Preliminary empirical evidence indicates that effective benefit-sharing in mining has been
notoriously difficult to achieve. In this paper, we present a simple method to benchmark the
degree of revenue-sharing in some major mining countries. This is utilised to estimate the
amount of mining revenue foregone due to ineffective mining revenue-sharing in our case
countries of Tanzania and Zambia during the period 1998-2011. Using company-level data
from the recently published Extractive Industries Transparency Initiative (EITI) reports in the
two countries, we find that profit-based corporate tax made a very modest contribution to
mining revenue, despite 5-10 years of operations under the current owners and a global
mineral super cycle since 2005/6 (TEITI 2011; TEITI 2012; ZEITI 2011; ZEITI 2012).
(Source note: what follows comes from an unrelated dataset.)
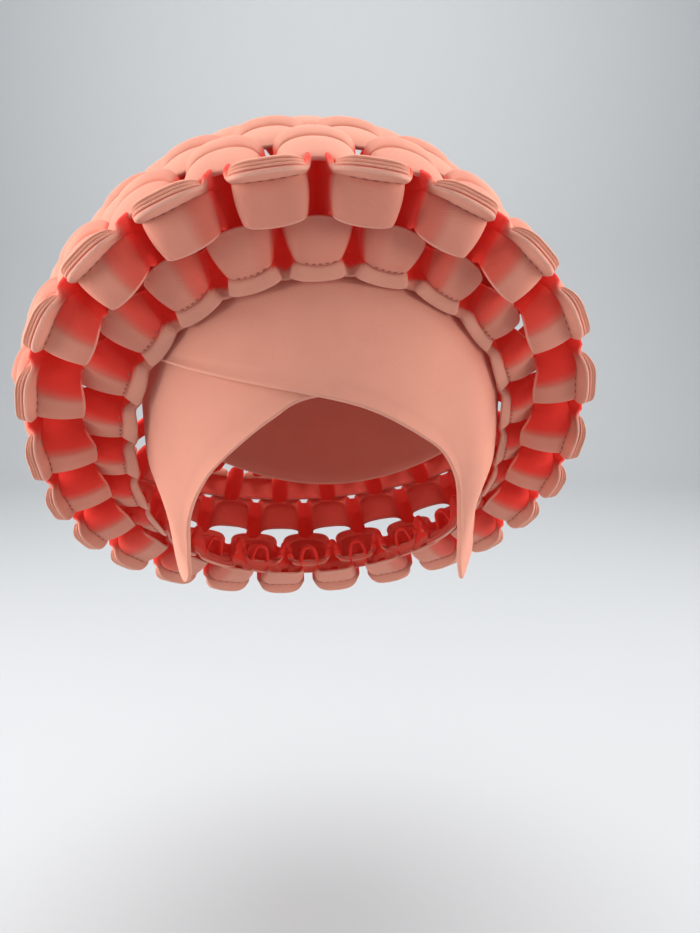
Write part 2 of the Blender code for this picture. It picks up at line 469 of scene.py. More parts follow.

Gross
value-based corporate taxes, together with employee-based taxes, dominate the tax revenue
collected from the mining sector.
The principal elements needed to secure improved revenue-sharing in mining are: i) robust
fiscal design, including a progressive element to capture windfalls while encouraging costsaving
and production; ii) specialised tax administration for extractive industries and mining,
to minimise the erosion of the tax base and to establish and enforce correct tax
assessments; and iii) political will and accountability, together with government consistency,
in order to secure the expected tax collection from mineral extraction over time with
increased transparency of mining-related revenues.